One possible reason for this weakening may be that political processes in Western democracies lead gradually to an allocation of public resources that does not contribute to economic expansion but may instead hinder it. In such a situation, Keynesian spending policies might actually interfere with necessary adjustments in the economy, thereby slowing down rather than speeding up economic growth. If this is so, then the problem lies more with the political economy of Keynes than with the economics of Keynes.
This case was first advanced in 1982 by Mancur Olson in The Rise and Decline of Nations: Economic Growth, Stagflation, and Social Rigidities.14 In this insightful book, Olson tried to account for the “stagflation” of the 1970s and the failure of Keynesian theories to explain it. He argued that democratic nations over time develop political rigidities that permit strategically placed interest groups to block breakthroughs in policy and to exploit political influence in order to seize shares of national income that they have neither earned nor produced. These “distributional coalitions,” in Olson’s terminology, are organized around struggles over “the distribution of income and wealth rather than over the production of additional output.”15 Often called “rent-seeking” coalitions, they include cartels or special-interest groups like trade or industrial unions, public employee unions, trade associations, advocacy organizations, or corporations that try to increase the incomes of their members by lobbying for legislation “to raise some price or wage or to tax some types of income at lower rates than other types of income.”16
As rent-seeking groups accumulate and multiply their influence, they win more advantages for themselves but impose ever-greater burdens on the private economy, by blocking change or disinvestment in old industries and by diverting resources from wealth-creating to wealth-consuming uses. When an economy reaches a point where distributional coalitions are pervasive, it loses the flexibility to respond to shocks, recessions, or unanticipated changes in price levels. “The economy that has a dense network of narrow special-interest organizations will be susceptible during periods of deflation or disinflation to depression or stagflation,” Olson writes.17 The reason for this is that an unexpected deflation will expose above-market incomes and prices in the “fixed-price” sector, forcing movement out of that sector and into the “flexprice” sector where incomes, wages, and prices are set by market competition. Many will resist such moves, or not know how to accomplish them; queuing and searching costs will be high; the adjustments will force prices to fall further in the flexprice sector, reducing overall demand in the economy. An extended period of stagnation will follow as the marketplace adjusts to the distortions caused by distributional coalitions.

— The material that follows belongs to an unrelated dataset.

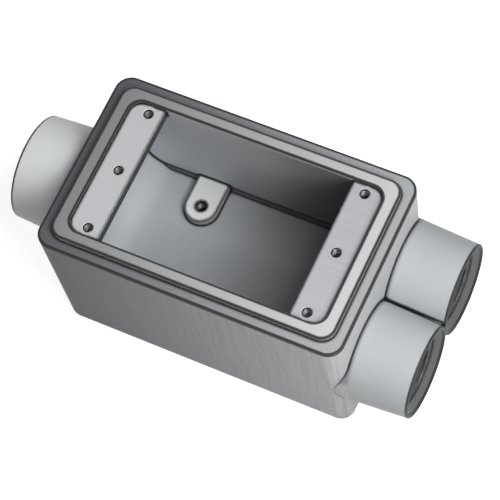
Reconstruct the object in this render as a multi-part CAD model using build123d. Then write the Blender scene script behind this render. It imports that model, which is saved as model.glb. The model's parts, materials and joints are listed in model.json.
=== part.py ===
from build123d import *
import math
import os

# Cast device box for one wiring device: one conduit hub on one end, two side by side on the other.
# Sizes are in millimetres. The origin is the centre of the flat back, X runs along the box to the
# end with two hubs, Y runs across it to the wall with the grounding lug, and Z points out of the
# open face. The rim plane is the top of the walls, and the gasket band stands on it.

# Body
body_length = 115.9
body_width = 71.4
rim_height = 64.5
body_corner_radius = 6.0
wall_draft = 0.7
back_edge_radius = 3.0
rim_edge_radius = 0.5

# Gasket band round the opening
band_height = 2.2
band_end_inset = 4.3
band_side_inset = 4.1
band_end_width = 4.9
band_side_width = 4.4
band_corner_radius = 5.2
opening_corner_radius = 4.8
band_edge_chamfer = 0.3

# Cored chamber, whose side walls run from the edge of the opening out to the floor
wall_thickness = 3.2
floor_thickness = 6.8
chamber_corner_ease = 1.5
floor_end_radius = 10.0

# Device ledges with their tapped holes
device_hole_spacing = 83.34
cover_hole_spacing = 47.6
ledge_drop = 1.5
ledge_past_hole = 5.45
ledge_thickness = 4.0
ledge_slope = 20.0
ledge_edge_radius = 0.4
screw_bore_radius = 1.75
screw_chamfer = 0.35

# Grounding lug on the floor
lug_x = -27.0
lug_width = 12.8
lug_height = 3.3
lug_hole_from_wall = 12.2
lug_edge_chamfer = 0.4
ground_bore_radius = 2.08
ground_bore_depth = 6.2
ground_chamfer = 0.4
drill_point_angle = 118.0
drill_web_radius = 0.3

# Pair of hubs, whose roots stand in from the side walls by a margin
pair_hub_side_margin = 0.6
pair_hub_height = 31.5
pair_hub_reach = 22.7
pair_hub_mouth_radius = 17.0
pair_thread_radius = 13.1
pair_throat_radius = 10.45
pair_web_height = 11.0
pair_web_setback = 1.2

# Single hub
single_hub_height = 40.0
single_hub_reach = 21.7
single_hub_mouth_radius = 19.5
single_thread_radius = 16.4
single_throat_radius = 13.3

# Shared by all hubs
hub_taper = 3.3
hub_root_depth = 7.0
hub_root_radius = 1.0
hub_lip = 0.9
hub_edge_chamfer = 0.3
throat_length = 6.0
throat_chamfer = 1.0

# Room that a cutter runs past the face it opens, and that a full-round corner keeps from its width
cutter_run = 5.0
round_margin = 0.01

band_top = rim_height + band_height
half_length = body_length / 2
half_width = body_width / 2
draft_slope = math.tan(math.radians(wall_draft))
opening_length = body_length - 2 * (band_end_inset + band_end_width)
opening_width = body_width - 2 * (band_side_inset + band_side_width)
ledge_top = band_top - ledge_drop
ledge_edge_x = device_hole_spacing / 2 - ledge_past_hole


def rounded_plate(length, width, radius, level):
    """A rounded rectangle that lies flat at the level."""
    limit = min(length, width) / 2 - round_margin
    return Plane.XY.offset(level) * RectangleRounded(length, width, min(radius, limit))


def wall_setback(level):
    """How far the drafted outer wall stands back, at the level, from the edge of the rim plane."""
    return (rim_height - level) * draft_slope


def body_block():
    """The outside of the box below the rim plane, wider at the rim than at the back."""
    rim = rounded_plate(body_length, body_width, body_corner_radius, rim_height)
    block = extrude(rim, amount=rim_height, dir=(0, 0, -1), taper=wall_draft)
    block = fillet(block.faces().sort_by(Axis.Z)[0].edges(), back_edge_radius)
    return fillet(block.faces().sort_by(Axis.Z)[-1].edges(), rim_edge_radius)


def gasket_band():
    """The raised land that the cover's gasket sits on, before the opening goes through it."""
    length = body_length - 2 * band_end_inset
    width = body_width - 2 * band_side_inset
    plate = rounded_plate(length, width, band_corner_radius, rim_height - band_height)
    band = extrude(plate, amount=2 * band_height, dir=(0, 0, 1))
    return chamfer(band.faces().sort_by(Axis.Z)[-1].edges(), band_edge_chamfer)


def chamber_half_length(level):
    """Half the chamber's length: its end walls follow the drafted outside."""
    return half_length - wall_thickness - wall_setback(level)


def chamber_half_width(level):
    """Half the chamber's width at the floor, where the side walls are thinnest."""
    return half_width - wall_thickness - wall_setback(level)


def chamber_block():
    """The chamber below the ledges: its long section, with round ends to the floor, cut by its cross-section."""
    top = ledge_top - ledge_thickness / 2
    base = floor_thickness
    long_section = Polyline(
        (-chamber_half_length(top), top),
        (-chamber_half_length(base), base),
        (chamber_half_length(base), base),
        (chamber_half_length(top), top),
        close=True,
    )
    long_face = make_face(long_section)
    long_face = fillet(long_face.vertices().group_by(Axis.Y)[0], min(floor_end_radius, (top - base) / 2))
    cross_section = Polyline(
        (-opening_width / 2, top),
        (-chamber_half_width(base), base),
        (chamber_half_width(base), base),
        (opening_width / 2, top),
        close=True,
    )
    cross_face = make_face(cross_section)
    cross_face = chamfer(cross_face.vertices().group_by(Axis.Y)[0], chamber_corner_ease)
    along_x = extrude(Plane.XZ * long_face, amount=half_width, both=True)
    along_y = extrude(Plane.YZ * cross_face, amount=half_length, both=True)
    return along_x & along_y


def ledge_block(side):
    """The shelf that the core leaves at one end, with an underside that falls towards the wall."""
    reach = half_length - ledge_edge_x
    fall = reach * math.tan(math.radians(ledge_slope))
    outline = Polyline(
        (ledge_edge_x, ledge_top),
        (half_length, ledge_top),
        (half_length, ledge_top - ledge_thickness - fall),
        (ledge_edge_x, ledge_top - ledge_thickness),
        close=True,
    )
    shelf = extrude(Plane.XZ * make_face(outline), amount=half_width, both=True)
    rims = shelf.edges().filter_by(Axis.Y).sort_by(Axis.X)[0:2]
    shelf = fillet(rims, min(ledge_edge_radius, ledge_thickness / 3))
    return shelf if side > 0 else mirror(shelf, about=Plane.YZ)


def lug_hole_y():
    """How far across the box the lug's hole stands, measured from the wall at the floor."""
    return chamber_half_width(floor_thickness) - lug_hole_from_wall


def grounding_lug():
    """A flat pad on the floor that runs out of the wall and ends round about its tapped hole."""
    tip_y = lug_hole_y()
    root_y = half_width
    shank = Pos(lug_x, (tip_y + root_y) / 2) * Rectangle(lug_width, root_y - tip_y)
    outline = shank + Pos(lug_x, tip_y) * Circle(lug_width / 2)
    pad = extrude(Plane.XY.offset(floor_thickness / 2) * outline, amount=floor_thickness / 2 + lug_height)
    return chamfer(pad.faces().sort_by(Axis.Z)[-1].edges(), lug_edge_chamfer)


def core():
    """Everything that the mould's core keeps open: the chamber and the opening, less what stays."""
    start = ledge_top - ledge_thickness / 2
    plate = rounded_plate(opening_length, opening_width, opening_corner_radius, start)
    opening = extrude(plate, amount=band_top + cutter_run - start, dir=(0, 0, 1))
    space = chamber_block() + opening
    return space - ledge_block(1) - ledge_block(-1) - grounding_lug()


def hub_root_size(mouth_radius, reach):
    """The radius that a hub has where it meets the end wall."""
    return mouth_radius + reach * math.tan(math.radians(hub_taper))


def pair_hub_y():
    """How far each hub of the pair stands from the middle of the box."""
    return half_width - pair_hub_side_margin - hub_root_size(pair_hub_mouth_radius, pair_hub_reach)


def hub_body(mouth_radius, reach, height, y, side):
    """The outside of one hub, a cone that widens from its mouth to its root inside the wall."""
    root_radius = hub_root_size(mouth_radius, reach)
    outline = Polyline(
        (half_length - hub_root_depth, 0),
        (half_length - hub_root_depth, root_radius),
        (half_length, root_radius),
        (half_length + reach, mouth_radius),
        (half_length + reach, 0),
        close=True,
    )
    hub = revolve(make_face(outline), axis=Axis.X)
    rim = hub.edges().filter_by(GeomType.CIRCLE).sort_by(Axis.X)[-1]
    hub = chamfer(rim, hub_edge_chamfer)
    hub = hub if side > 0 else mirror(hub, about=Plane.YZ)
    return Pos(0, y, height) * hub


def hub_bore(mouth_radius, thread_radius, throat_radius, reach, height, y, side):
    """The way through one hub: wide lead-in, pipe-thread wall, shoulder and throat with eased edges."""
    mouth_x = half_length + reach
    inner_x = chamber_half_length(height)
    shoulder_x = inner_x + throat_length
    lead_in = mouth_radius - hub_lip - thread_radius
    ease = min(throat_chamfer, throat_length / 2)
    outline = Polyline(
        (inner_x - cutter_run, 0),
        (inner_x - cutter_run, throat_radius + ease),
        (inner_x, throat_radius + ease),
        (inner_x + ease, throat_radius),
        (shoulder_x - ease, throat_radius),
        (shoulder_x, throat_radius + ease),
        (shoulder_x, thread_radius),
        (mouth_x - lead_in, thread_radius),
        (mouth_x, mouth_radius - hub_lip),
        (mouth_x + cutter_run, mouth_radius - hub_lip),
        (mouth_x + cutter_run, 0),
        close=True,
    )
    bore = revolve(make_face(outline), axis=Axis.X)
    bore = bore if side > 0 else mirror(bore, about=Plane.YZ)
    return Pos(0, y, height) * bore


def screw_bore():
    """One tapped hole through a ledge, bored at the radius of its thread's roots, with a chamfered mouth."""
    depth = ledge_thickness + ledge_past_hole + cutter_run
    outline = Polyline(
        (0, cutter_run),
        (screw_bore_radius + screw_chamfer, cutter_run),
        (screw_bore_radius + screw_chamfer, 0),
        (screw_bore_radius, -screw_chamfer),
        (screw_bore_radius, -depth),
        (0, -depth),
        close=True,
    )
    return revolve(Plane.XZ * make_face(outline), axis=Axis.Z)


def screw_bores():
    """Two rows of three tapped holes: the device's in the middle, the cover's either side."""
    bore = screw_bore()
    places = GridLocations(device_hole_spacing, cover_hole_spacing / 2, 2, 3)
    return [Pos(0, 0, ledge_top) * place * bore for place in places]


def ground_bore():
    """The blind tapped hole in the grounding lug, with a drill point and the flat of its web at its foot."""
    point = (ground_bore_radius - drill_web_radius) / math.tan(math.radians(drill_point_angle / 2))
    outline = Polyline(
        (0, cutter_run),
        (ground_bore_radius + ground_chamfer, cutter_run),
        (ground_bore_radius + ground_chamfer, 0),
        (ground_bore_radius, -ground_chamfer),
        (ground_bore_radius, -ground_bore_depth),
        (drill_web_radius, -ground_bore_depth - point),
        (0, -ground_bore_depth - point),
        close=True,
    )
    bore = revolve(Plane.XZ * make_face(outline), axis=Axis.Z)
    return Pos(lug_x, lug_hole_y(), floor_thickness + lug_height) * bore


def pair_web():
    """The web that fills the crease between the two hubs, a little short of their mouths."""
    start = half_length - hub_root_depth
    length = hub_root_depth + pair_hub_reach - pair_web_setback
    return Pos(start + length / 2, 0, pair_hub_height) * Box(length, pair_hub_y(), pair_web_height)


def with_root_fillet(body, hubs):
    """Hubs joined to the body, with a small cast fillet where they meet it."""
    joined = body + hubs
    return fillet(new_edges(body, hubs, combined=joined), hub_root_radius)


def box_casting():
    """The whole casting, which is one piece of metal."""
    pair = (pair_hub_reach, pair_hub_height)
    single = (single_hub_reach, single_hub_height)
    pair_places = (-pair_hub_y(), pair_hub_y())
    pair_hubs = pair_web()
    bores = [hub_bore(single_hub_mouth_radius, single_thread_radius, single_throat_radius, *single, 0, -1)]
    for y in pair_places:
        pair_hubs += hub_body(pair_hub_mouth_radius, *pair, y, 1)
        bores.append(hub_bore(pair_hub_mouth_radius, pair_thread_radius, pair_throat_radius, *pair, y, 1))
    casting = with_root_fillet(body_block(), hub_body(single_hub_mouth_radius, *single, 0, -1))
    casting += pair_hubs + gasket_band()
    casting -= core()
    for cutter in bores + screw_bores() + [ground_bore()]:
        casting -= cutter
    return casting


os.makedirs("parts", exist_ok=True)
casting = box_casting()
casting.label = "box_casting"
export_step(casting, "parts/box_casting.step")
size = casting.bounding_box().size
print(f"box_casting: {size.X:.2f} x {size.Y:.2f} x {size.Z:.2f} mm, {casting.volume / 1000:.1f} cm3")
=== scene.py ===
# %% [markdown]
# # A cast device box
# This box is one iron casting. It holds one wiring device, takes a gasketed cover, and has
# threaded hubs for conduit on both ends. Its solid was modelled to size beforehand, and the first
# cell loads it as a fixed frame. The lesson then adds what a solid for a library leaves out: the
# threads, the finish of each surface, the light and the camera.

import json
import math

import bmesh
import bpy
from mathutils import Matrix, Vector


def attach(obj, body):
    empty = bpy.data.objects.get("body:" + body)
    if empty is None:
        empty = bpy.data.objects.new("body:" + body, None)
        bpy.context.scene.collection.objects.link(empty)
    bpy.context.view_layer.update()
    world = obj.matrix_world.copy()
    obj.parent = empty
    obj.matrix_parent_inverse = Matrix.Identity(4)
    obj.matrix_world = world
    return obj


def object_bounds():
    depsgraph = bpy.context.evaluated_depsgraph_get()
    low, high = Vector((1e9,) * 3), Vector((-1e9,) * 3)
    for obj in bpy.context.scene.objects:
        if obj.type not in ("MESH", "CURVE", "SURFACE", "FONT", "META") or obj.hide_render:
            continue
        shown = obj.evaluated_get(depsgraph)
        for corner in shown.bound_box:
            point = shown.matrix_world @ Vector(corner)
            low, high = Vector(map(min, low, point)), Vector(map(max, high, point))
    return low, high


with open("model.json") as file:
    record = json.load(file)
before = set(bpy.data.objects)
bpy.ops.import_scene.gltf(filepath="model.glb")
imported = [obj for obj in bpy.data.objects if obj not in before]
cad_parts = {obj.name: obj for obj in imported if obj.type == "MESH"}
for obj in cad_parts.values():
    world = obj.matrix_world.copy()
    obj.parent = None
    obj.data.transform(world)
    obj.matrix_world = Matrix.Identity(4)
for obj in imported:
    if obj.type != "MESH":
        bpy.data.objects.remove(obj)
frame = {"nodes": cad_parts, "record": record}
cad_low, cad_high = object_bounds()
casting = frame["nodes"]["box_casting"]
mounts = {mount["name"]: mount for mount in frame["record"]["mounts"]}
print("casting", len(casting.data.polygons), "faces, mounts:", sorted(mounts))

# %% [markdown]
# ## Small helpers
# Sizes below are written in millimetres, and Blender works in metres, so one value turns them.
# Colours are written as sRGB hex, as a paint card gives them, and Blender's shaders want linear
# light. One small function adds a shader node and links it, which keeps each material readable.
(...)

One might suggest that the government should then step in with the standard Keynesian remedy, borrowing money and incurring debt to arrest the deflation and to allocate funds to maintain the above-market prices and incomes in the fixed-price sector. This in fact looks very much like what the U.S. government tried to accomplish with its $800 billion stimulus package in 2009, which was allocated disproportionately to public employee unions, university research programs, energy companies that could not get loans from banks, and bankrupt auto companies and their labor unions.c Olson’s reply might be that such remedies will have only a temporary effect because they empower distributional coalitions that do not produce wealth and growth but seek to maintain their advantages at the expense of the economy as a whole. Keynesian spending policies run up debt that everyone is obliged to repay in order to underwrite above-market incomes and prices for groups whose activities impede economic growth.

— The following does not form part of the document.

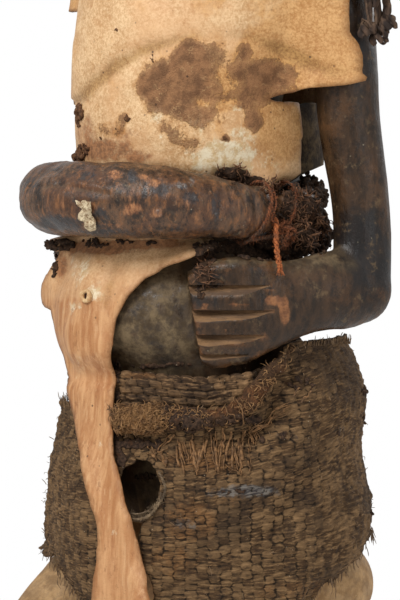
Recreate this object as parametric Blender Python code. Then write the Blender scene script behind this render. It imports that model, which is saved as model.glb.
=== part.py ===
"""Standing community power figure: a carved wooden figure on its round base, wrapped in a stiff hide,
with a stuffed hide tube tied round the waist, a plaited waist band and a coarse woven skirt.
It faces -Y, its own left is +X, and the origin is the middle of the base's underside. Metres, +Z up."""

import math

import bmesh
import bpy
import numpy as np
from mathutils import Vector
from mathutils.bvhtree import BVHTree
from mathutils.geometry import delaunay_2d_cdt

MM = 0.001

# ---- driving dimensions, in millimetres ----
BASE_RADIUS, BASE_HEIGHT, BASE_Y = 115, 45, -5
# trunk sections: height, half width, front, back
TRUNK = [
    (255, 70, 55, 70), (285, 80, 62, 76), (315, 74, 68, 64), (340, 66, 71, 52), (358, 66.5, 74, 46), (377, 73, 88, 43),
    (400, 72, 86, 40), (425, 61, 72, 37), (455, 50.5, 58, 36), (490, 54.5, 54, 41), (530, 62, 56, 50),
    (570, 72, 56, 54), (610, 82, 52, 54), (635, 80, 44, 48), (655, 58, 36, 38), (664, 36, 30, 31),
]
NECK = [(650, 34), (668, 31), (690, 29), (715, 30), (735, 32)]
# head sections: height, half width, front, back
HEAD = [
    (694, 22, 50, 14), (703, 31, 63, 24), (718, 38, 66, 37), (742, 44, 61, 48), (768, 47, 57, 55),
    (795, 50, 60, 60), (822, 53, 66, 62), (848, 52, 66, 60), (872, 45, 57, 52), (889, 31, 40, 37), (899, 13, 17, 16),
]
# limbs of the figure's left side: x, y, z, half thickness across, half thickness up or along
UPPER_ARM = [
    (80, 16, 634, 27, 26), (90, 20, 616, 26, 26), (100, 28, 580, 21, 22), (102, 31, 540, 20, 21), (104.5, 33, 505, 19.3, 20),
    (109, 38, 460, 17.5, 19), (110, 39, 428, 17.5, 20), (110, 37, 404, 17, 21),
]
FOREARM = [
    (110, 44, 409, 16, 18), (109, 30, 405, 17, 24), (105.5, 8, 404, 17, 25), (101, -6, 401, 15, 24), (95, -18, 398, 13, 26),
    (84, -38, 393, 10.5, 31), (74, -48.5, 390, 9, 33), (65, -57, 389, 8.5, 32), (60.5, -61.5, 388, 7, 30),
]
THUMB = [(62, -61, 414, 6, 6), (71, -53, 417, 8.5, 8), (85, -37, 418, 9, 8.5), (97, -16, 413, 8, 8)]
# the right hand, under the hide, lies higher and flatter
RIGHT_FOREARM = [
    (110, 44, 409, 16, 18), (109, 30, 405, 17, 24), (105.5, 8, 405, 17, 24), (101, -6, 403, 15, 23), (94, -17, 402, 13, 24),
    (82, -36, 401, 10.5, 27), (72, -46.5, 401, 9, 28), (63, -55, 402, 8.5, 27), (58.5, -59.5, 402, 7, 26),
]
RIGHT_THUMB = [(60, -59, 422, 6, 5), (69, -51, 424, 8, 7), (83, -36, 424, 9, 8), (96, -16, 417, 8, 8)]
FINGER_CUTS = [(408.8, 401.4), (393.3, 386), (378, 368.8), (365.7, 357.7)]  # deep line, outer line
THIGH = [(44, 26, 262, 38, 38), (50, -2, 232, 39, 37), (59, -39, 199, 36, 35), (64, -68, 171, 34, 35), (64, -74, 152, 32, 33)]
SHIN = [(64, -64, 160, 32, 33), (62, -43, 130, 29, 30), (59, -24, 100, 27, 28), (58, -14, 74, 27, 27), (58, -10, 48, 29, 30)]
FOOT = [(58, 22, 60, 20, 16), (58, 0, 62, 27, 20), (60, -36, 60, 31, 17), (63, -66, 56, 33, 13), (65, -88, 52, 31, 9)]
BUTTOCK = (50, 62, 207, 37, 40, 35)  # centre, then half sizes

TUBE_CENTRE_Y, TUBE_RING, TUBE_BACK, TUBE_Z = -16, 79, 88, 461
# stuffed tube: azimuth, radius, height above TUBE_Z
TUBE = [
    (86.5, 2, -8), (86, 8, -8), (84.5, 13, -8), (81, 16, -8), (75, 17.8, -7), (62, 20, -5), (48, 22, -3), (30, 23.6, -1), (0, 24, 0),
    (-30, 24, 0), (-60, 22.5, 1), (-90, 20, 2), (-115, 18, 2), (-135, 17.5, 2), (-180, 17, 1), (-215, 14.5, 0), (-240, 12, -4), (-254, 11, -6),
    (-260, 9.5, -6.5), (-262.5, 7, -7), (-263.5, 2, -7),
]
TUBE_SIDES, TUBE_STEPS = 12, 38

HIDE_THICK, SKIRT_THICK, BAND_THICK = 1.8, 2.6, 7
CLEAR = 2.2  # daylight left between a sheet and what it lies on
HIDE_SLIT = 523.5  # height of the slits that let the arms through
HIDE_BEND = 600  # above it the hide turns in over the shoulders
HIDE_TOP, NECK_HOLE = 674, 37
BAND_TOP, BAND_HEIGHT = 354.5, 24


def clear_scene():
    for obj in list(bpy.data.objects):
        bpy.data.objects.remove(obj, do_unlink=True)


def material(name, colour, rough):
    mat = bpy.data.materials.new(name)
    mat.use_nodes = True
    shader = mat.node_tree.nodes["Principled BSDF"]
    shader.inputs["Base Color"].default_value = (*colour, 1)
    shader.inputs["Roughness"].default_value = rough
    shader.inputs["Metallic"].default_value = 0
    mat.diffuse_color = (*colour, 1)
    return mat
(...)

This is the reason, Olson suggests, that new states grow more rapidly than long-established ones: because new states have yet to develop rent-seeking coalitions. Thus, the United States economy grew rapidly during the nineteenth century, and the economies of Japan and West Germany similarly expanded in the two or three decades after World War II. These economies all had extended periods in which markets were free to operate and interest groups had not organized to obstruct change or to claim rents; they were open to investment and entrepreneurship, and as a consequence they enjoyed historically high rates of growth. Olson emphasizes that all three countries had gone through traumatic wars and revolutions that had the salutary effect of cleaning out existing rent-seeking groups. In the United States, such groups were wiped out by revolution and then restrained by constitutional rules that limited the power of the central government; in Germany and Japan, they were eliminated by war, so that these countries started over with clean political slates. But growth and affluence led over time to the formation of rent-seeking groups that created obstacles to further expansion.
Olson has been criticized for suggesting that such rigidities are usually cleaned out by wars and revolutions—upheavals that are far worse than the problem they would solve.